"I should be a Sybarite if I did," smiled Edward in reply. "Celia, I am bringing you into danger, and I am very sorry for it. I begin to think now that it was but a cowardly act to seek shelter here; yet when a man is riding for life he scarce pauses to choose his course."

"You have brought me into no danger, dear, into which I did not choose to be brought," she answered. "But if they found you, Edward, what would they do to you?"

"What they did but a few days since on Tower Hill to my friend Lord Derwentwater,"[[1]] he said, gravely.

Celia shuddered as the agony and ignominy of that horrible scaffold came up before her eyes.

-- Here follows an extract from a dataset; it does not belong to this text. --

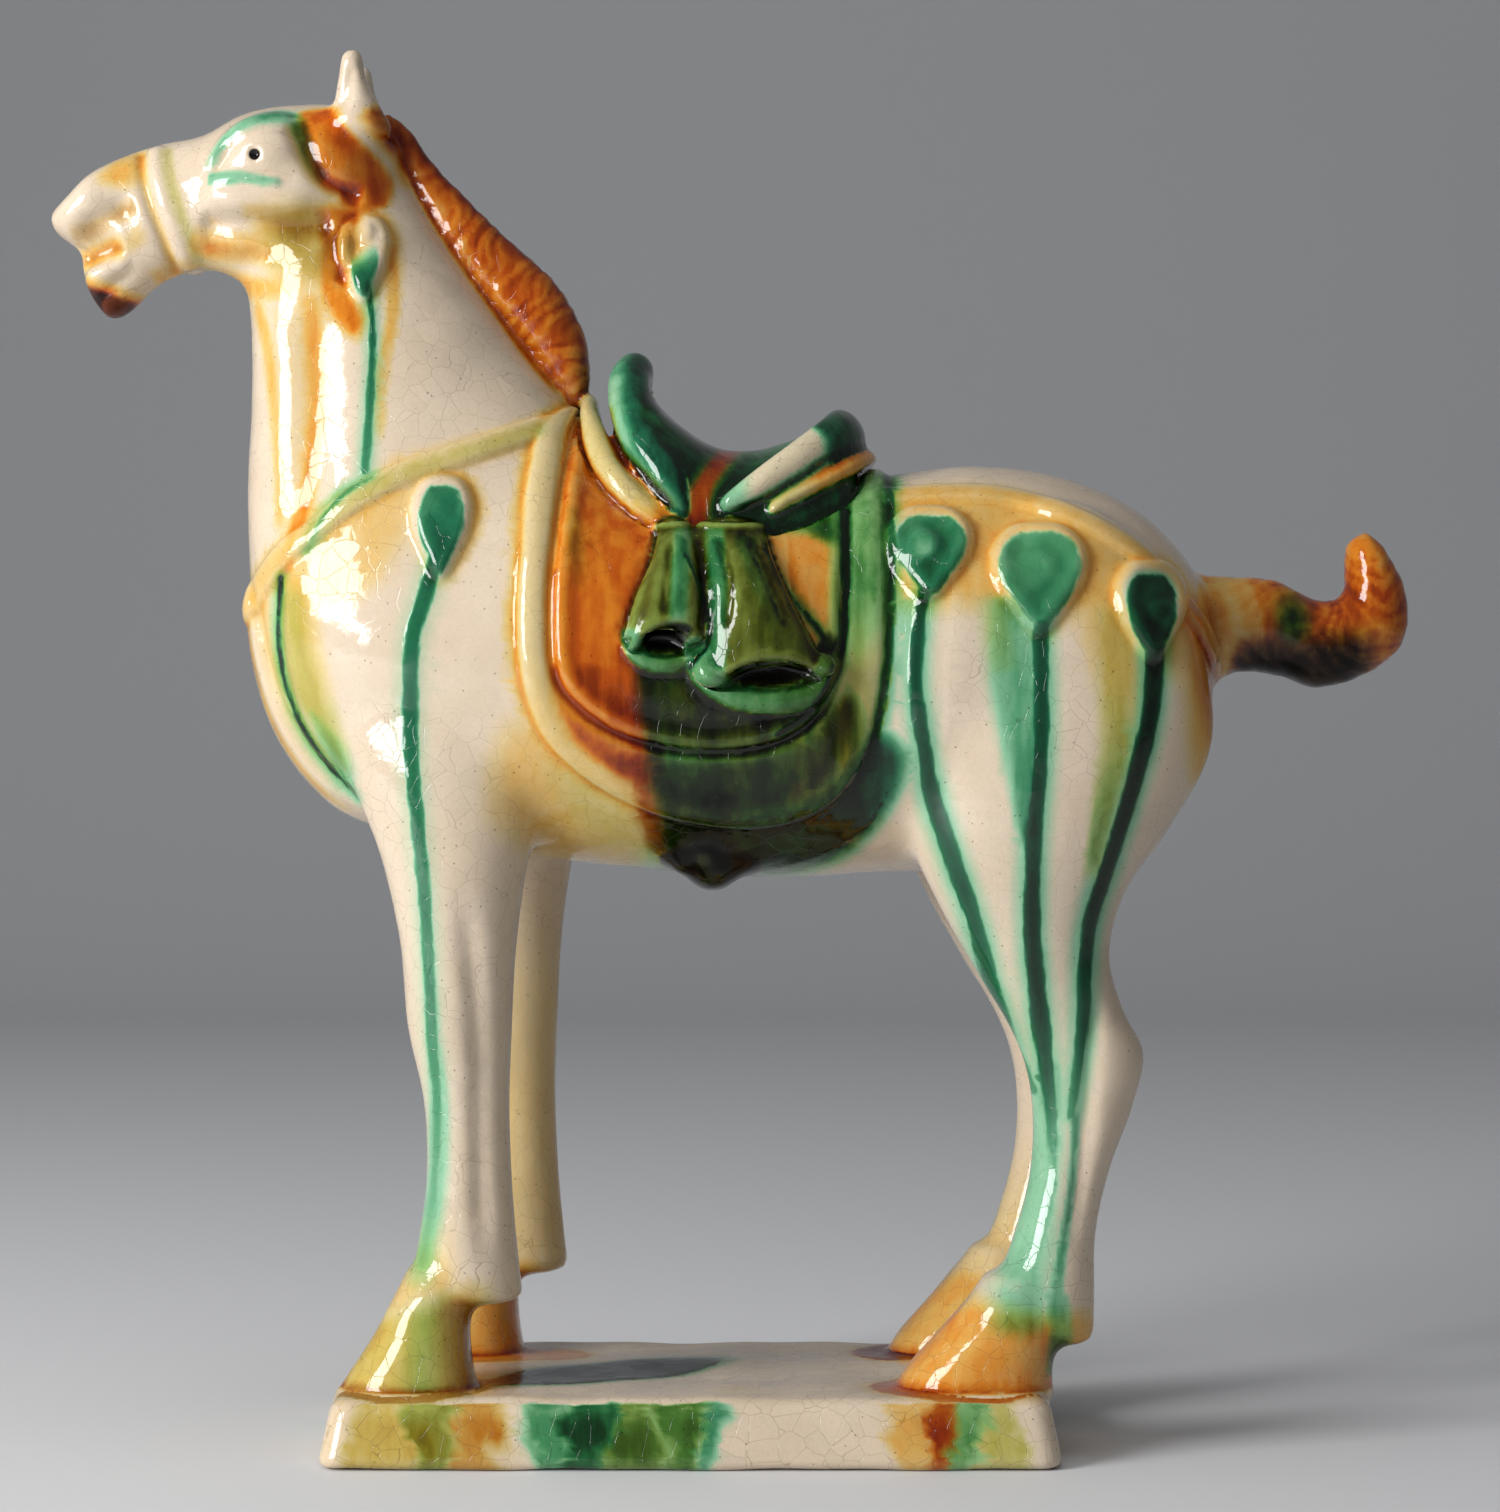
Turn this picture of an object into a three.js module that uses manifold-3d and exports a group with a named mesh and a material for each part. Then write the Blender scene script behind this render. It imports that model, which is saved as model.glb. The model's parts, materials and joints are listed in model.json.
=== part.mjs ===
// A saddled pottery horse on a rectangular plinth, slip-cast in one piece and glazed in three colours.
// Millimetres. +Z up, the horse faces -X, its left side is towards -Y, and the origin is the middle of
// the plinth's underside.

import * as THREE from "three";
import { mergeVertices } from "three/addons/utils/BufferGeometryUtils.js";
import Module from "manifold-3d";

const wasm = await Module();
wasm.setup();

// Plinth
const PLINTH_LENGTH = 129;
const PLINTH_WIDTH = 72;
const PLINTH_HEIGHT = 12;
const PLINTH_TAPER = 2.4;
const PLINTH_ROUNDING = 1.6;
const PLINTH_CORNER = 4;

// Legs, measured from the middle plane and along the body
const HOOF_SPREAD = 20;
const FAR_FORELEG_SET_BACK = 6;
const HOOF_FOOT = PLINTH_HEIGHT - 2;

// Head
const EAR_SPREAD = 8.5;
const EYE_SPREAD = 9.5;
const EYE_BULGE = { x: -75, z: 229, radii: [8, 6, 6.4], tilt: 8 };

// Heights of the reliefs above the body
const BLANKET_LIFT = 1.1;
const BLANKET_FIELD_LIFT = 1.9;
const STRAP_LIFT = 1.1;
const PENDANT_LIFT = 2.2;

// Harness
const COLLAR_WIDTH = 4.2;
const CRUPPER_WIDTH = 3.2;
const CHEST_STRAP_WIDTH = 25;
const REACH = 60;

// Locks of the mane and tail
const MANE_LOCKS = 12;
const TAIL_LOCKS = 7;
const MANE_RELIEF = 0.55;
const TAIL_RELIEF = 0.33;
const LOCK_SLANT = 0.3;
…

"They will not do it without the Lord's permission," added he, quietly. "Celia, I am in grave doubt whether I have done right in this matter. Not that I could ever see it right to fight against King James, nor that I doubt which would have been the right side to take at the time of the Revolution. I cannot quite see—what I know would be Patient's view, and is the view of many good men—that we had no right to fight for a Popish King. I do not judge those who thought so—to our own Master we all stand or fall. But I see the matter in another light. It was not that King James, being a Papist, was made King out of his turn, but that, being heir to the throne, he became a Papist. I see an immense difference between the two. God, not we, made him our King; God made the present King James his son, knowing that he would be brought up a Papist. What right had we to cast him off? Now the case is altered; he is cast off; and, considering the danger of Popery, have I, now, any right to bring him in again? This is my difficulty; and if I can leave England in safety, I do not think I shall draw my sword in the Jacobite cause again, though I never could take the oath of allegiance to any other King. I will never dare to attempt the prevention of the Lord's will, if only I can be certain what the Lord's will is in this matter."

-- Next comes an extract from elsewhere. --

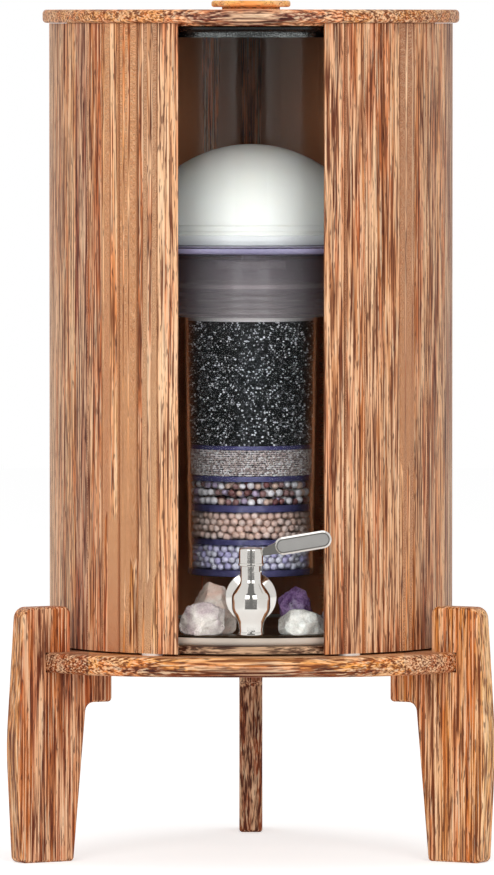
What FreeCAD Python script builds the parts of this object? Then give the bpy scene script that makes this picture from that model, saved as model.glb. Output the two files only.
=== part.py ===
import FreeCAD, Part
import math
import os

# Gravity water filter: a glass vessel with a tap stands in a slatted wooden casing on a
# three-legged wooden stand. A clear tank with a ceramic dome hangs in the vessel's rim, and
# a clear cartridge with layers of media hangs under the tank.
# Millimetres, +Z up. The front, with the slot and the tap, faces -Y.
# The origin is the middle of the footprint box on the floor.

Vector = FreeCAD.Vector
UP = Vector(0, 0, 1)
CENTRE = Vector(0, 0, 0)

# Fits that pieces share
SEAT_GAP = 0.3
SLIP_GAP = 0.2
RUNNING_GAP = 0.05

# Roundings that pieces share
FINE_EDGE = 0.4
SOFT_EDGE = 1.0

# Stand shelf, a rounded triangle of glued boards
SHELF_BOTTOM_Z = 143.0
SHELF_T = 15.0
SHELF_CORNER_OFFSET = 58.4
SHELF_SIDE_R = 658.0
SHELF_ROUND = 4.0
LEG_AZIMUTHS = {"leg_front_left": -60.0, "leg_front_right": 60.0, "leg_rear": 180.0}

# Legs, upright planks notched over the shelf
LEG_T = 18.0
LEG_EDGE_ROUND = 2.5
EAR_TO_CASING = 8.0
EAR_OVERLAP = 22.0
EAR_W = 40.0
EAR_H = 34.0
EAR_OUTER_ROUND = 9.0
EAR_INNER_ROUND = 6.0
FOOT_W = 45.0
FOOT_BEHIND_SLOT = 24.5
FOOT_OUTER_ROUND = 5.0
FOOT_INNER_ROUND = 3.0
LEG_BULGE = 4.5
LEG_BULGE_Z = 88.0
LEG_BULGE_ROUND = 300.0
BRACKET_REACH = 57.5
BRACKET_ROOT_REACH = 35.5
BRACKET_H = 24.0
BRACKET_TIP_ROUND = 3.0
BRACKET_ROOT_ROUND = 7.0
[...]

"Well, I do not see the question quite as you do. It seems to me that they were right to cast off a Popish King. But we have no time to discuss politics to-night. You will leave England, then, at once?"

"There is no hope of life otherwise. The Elector of Hanover and his Ministers can have no mercy for us who fought at Sheriffmuir."

"And when am I likely to see you again, Edward?"

"When the Heavenly Jerusalem descendeth out of Heaven from God," he answered, softly.

"No sooner?" responded Celia, tearfully.